Blood of the Demon

Streets whizzed by as Ryan drove, a frown wrinkling his forehead. “So what is Rachel going to do now? We don’t have any evidence to prove she killed Brian, so it’s going to be assumed that Davis did it.”

 

 

“Yeah, but you’re forgetting one important detail.”

 

He cocked an eyebrow at me.

 

“I’m a tenacious, stubborn bitch,” I said. “We can prove that Harris killed Carol. Easy. DNA. I’ll get the phone records to prove that Harris called Davis. And I’ll find a way to prove that Rachel was in the car with Davis if I have to track down every piece of surveillance video in this city. And I’ll grovel and apologize to Detective Fourcade in Mandeville and work with him to pin Elena’s death on Rachel as well—surveillance, trace evidence in the condo, whatever it takes.”

 

Ryan’s expression turned grim. “She’s going to know that we’re figuring it out and that she can’t walk away from all of this.
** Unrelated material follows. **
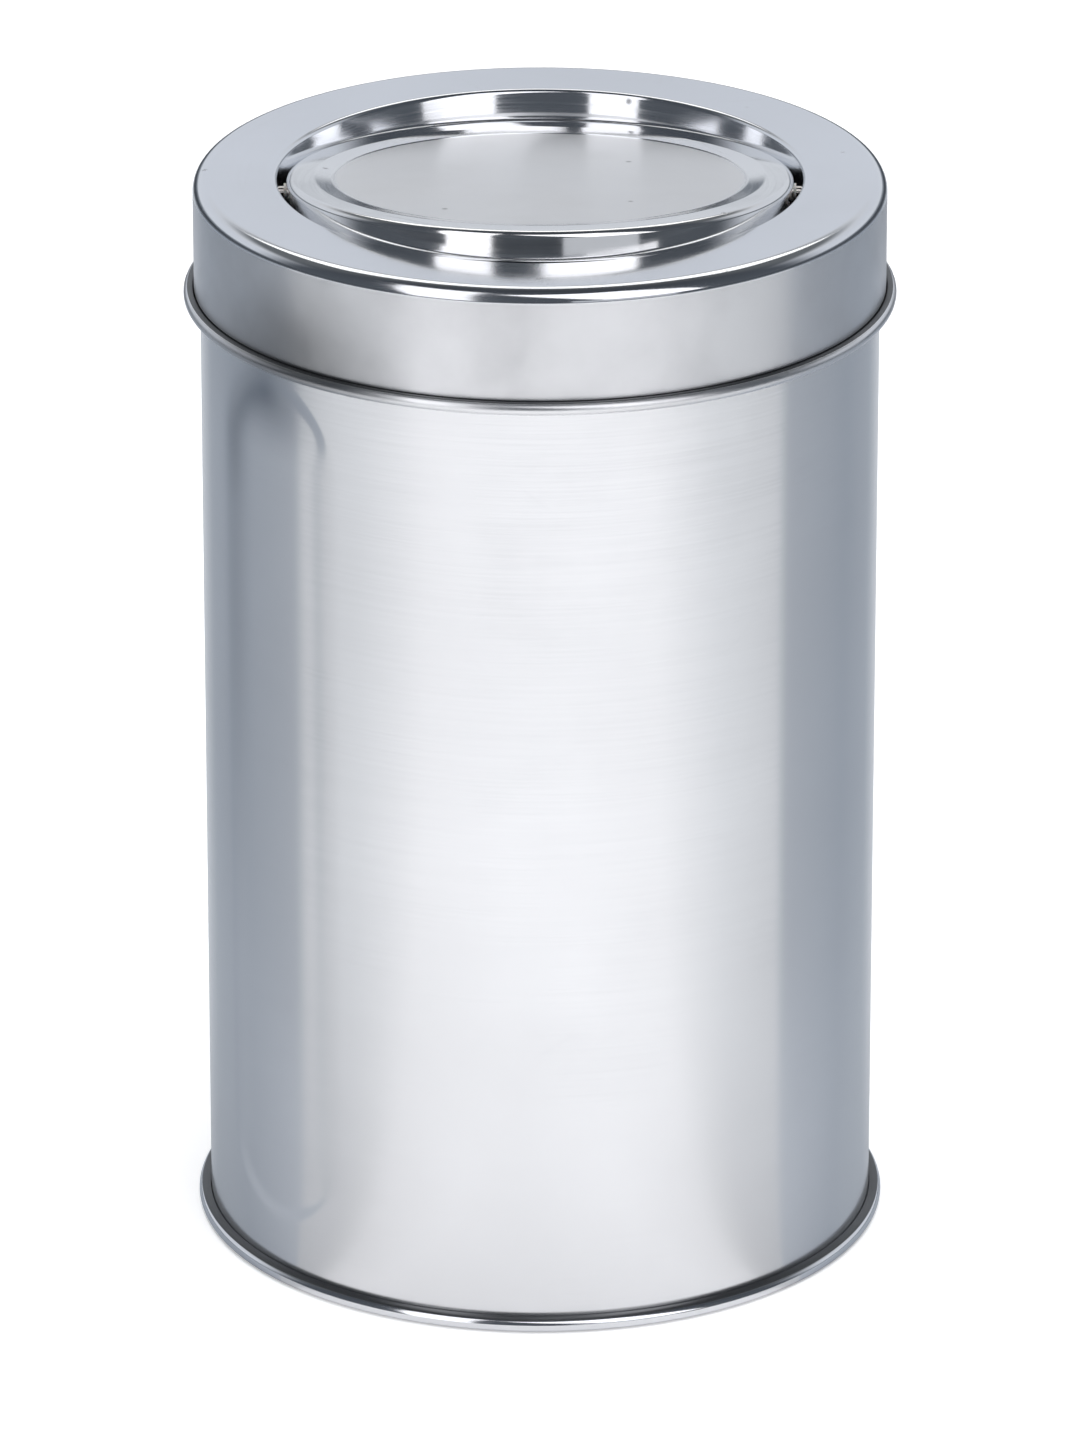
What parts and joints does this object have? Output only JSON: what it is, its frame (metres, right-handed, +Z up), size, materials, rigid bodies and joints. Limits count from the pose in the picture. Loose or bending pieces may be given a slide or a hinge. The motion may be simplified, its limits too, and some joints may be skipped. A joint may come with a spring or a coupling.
{
  "type": "countertop trash can with swing lid",
  "caption": "Small round polished steel table bin with a lift-off lid and a balanced disc flap that swings on short pins in the lid's opening.",
  "frame": {"origin": "centre of the foot, on the surface that the bin stands on", "axes": "+Z up, X along the flap's pivot, -Y the front, where the resting flap's edge is up"},
  "size_m": [0.1236, 0.1236, 0.1969],
  "materials": {
    "body_steel": "bright rolled stainless, soft mirror",
    "lid_steel": "polished stainless, mirror top and satin skirt",
    "flap_steel": "polished stainless, mirror with faint marks",
    "trim_steel": "polished stainless",
    "base_steel": "mill-finished stainless",
    "wire_steel": "plain drawn wire",
    "inner_steel": "plain sheet steel",
    "pin_steel": "turned steel",
    "weight_steel": "plain bar steel",
    "bush_plastic": "grey nylon"
  },
  "bodies": {
    "bin": {"body_shell": "body_steel", "rim_wire": "wire_steel", "base_plate": "base_steel", "base_hoop": "trim_steel"},
    "lid": {"lid_cover": "lid_steel", "lid_bead_wire": "wire_steel", "left_pivot_plate": "inner_steel", "right_pivot_plate": "inner_steel", "left_pivot_pin": "pin_steel", "right_pivot_pin": "pin_steel"},
    "flap": {"flap_pan": "flap_steel", "left_pivot_bush": "bush_plastic", "right_pivot_bush": "bush_plastic", "left_weight_hanger": "inner_steel", "right_weight_hanger": "inner_steel", "counterweight": "weight_steel", "weight_rivets": "pin_steel"}
  },
  "joints": [
    {"name": "lid_lift", "type": "slide", "parent": "bin", "child": "lid", "axis": [0, 0, 1], "range_m": [0, 0.06]},
    {"name": "flap_swing", "type": "hinge", "parent": "lid", "child": "flap", "pos_m": [0, 0, 0.1892], "axis": [1, 0, 0], "range_deg": [-83.6, 96.4]}
  ]
}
It’s blowing up in her face.”

 

“Shit. It all makes sense now. Rachel did pro bono work at the neuro center and nursing homes, not out of the kindness of her heart but—”

 

“—to be near people whose essences she could slurp up,” Ryan finished for me.

 

“And when she killed Brian, she couldn’t pass up that juicy essence—”

 

“—and then she ran into one of those psycho pixies and got a lot stronger.”

 

“Yes,” I replied, “and stop finishing my sentences. It’s starting to—”

 

“—get annoying?” His eyes flashed with humor.

 

“Smartass. She must have wondered why Tessa didn’t have any essence, so she came to the house and she ran into a psycho pixie.” I sobered quickly. If I hadn’t taken all the wards down, she’d never have been able to get in. “And this means that she doesn’t need any weapons to kill.” A horrible thought struck me. “Oh, fuck. The ambulance—”

 

Ryan was dialing his cell phone before I could even finish the sentence. I listened, nerves on edge while he told the dispatcher that he needed a bolo—a be-on-the-look-out alert—on the subject that the ambulance had transported from Judge Roth’s house, explaining that Rachel Roth was a murder suspect and considered to be extremely dangerous. I watched his face as he listened, seeing his eyes narrow.

 

Finally he hung up. “They can’t raise the ambulance.”

 

They’re dead. A spasm of guilt twisted through me. I’d been too focused on Harris; I’d avoided seeing anything that could have allowed me to stop Rachel sooner.

 

“It’s not your fault,” Ryan cut into my thoughts.

 

“That’s up for debate,” I countered, worrying my lower lip. I could see the hospital a couple of blocks ahead. “Wait! Stop!” I pointed to a parking lot across from the hospital, where I could see an ambulance parked crookedly.

 

Ryan whipped the car over, somehow managing not to get clipped by the sedan behind him. He bounced over the curb and screeched to a stop beside the ambulance.

 

“You check the back!” I ordered. I jumped out of the car and ran around to the front of the ambulance, gut tightening as I saw the driver slumped in her seat belt. “Shit,” I breathed, looking with sick dread at the dark-haired young woman and her open, staring brown eyes. I didn’t need to check for a pulse. I could feel what had happened.

 

I stepped back as Ryan closed the back of the ambulance, face grim. It was too easy for her. One was in the back with her, and then she reached through to the cab for the other one. I was distantly aware that Ryan was on his cell phone again, calling it in to the dispatcher, but my attention was suddenly focused elsewhere as I realized where we were.

 

We were in front of the neuro center.

 

 

 

 

 

I STARTED TOWARD THE DOOR, BUT RYAN GRABBED MY arm to stop me. “Wait,” he said. I looked back at him, a little surprised by the force in his grip. It wasn’t painful, but it was solid, and it was pretty damn obvious that he wasn’t going to let me go until he could say whatever he needed to say.

 

“Don’t put me through thinking you’re dead again,” he said, voice low and just as strong as the grip on my arm.

 

I almost came back with something flippant—a smartass remark to lighten the mood—but the look in his eyes stilled that line of thought. I suddenly realized how terrible the aftermath of my death must have been for him. He’d seen me eviscerated, my chest and stomach sliced open by the claws of a demon. He’d watched me bleed out onto the white tile floor, and there’d been no reason to believe that he would ever see me alive again. And for nearly two weeks he had lived with the knowledge that I was dead.

 

I could see the naked emotion in his face. For this one instant he’d dropped his careful guard, letting me see that he couldn’t lose me again, that he wouldn’t be able to survive it a second time.

 

But as a friend losing a friend or as something more? I wished I could tell.

 

“I won’t,” I replied quietly. “I promise.”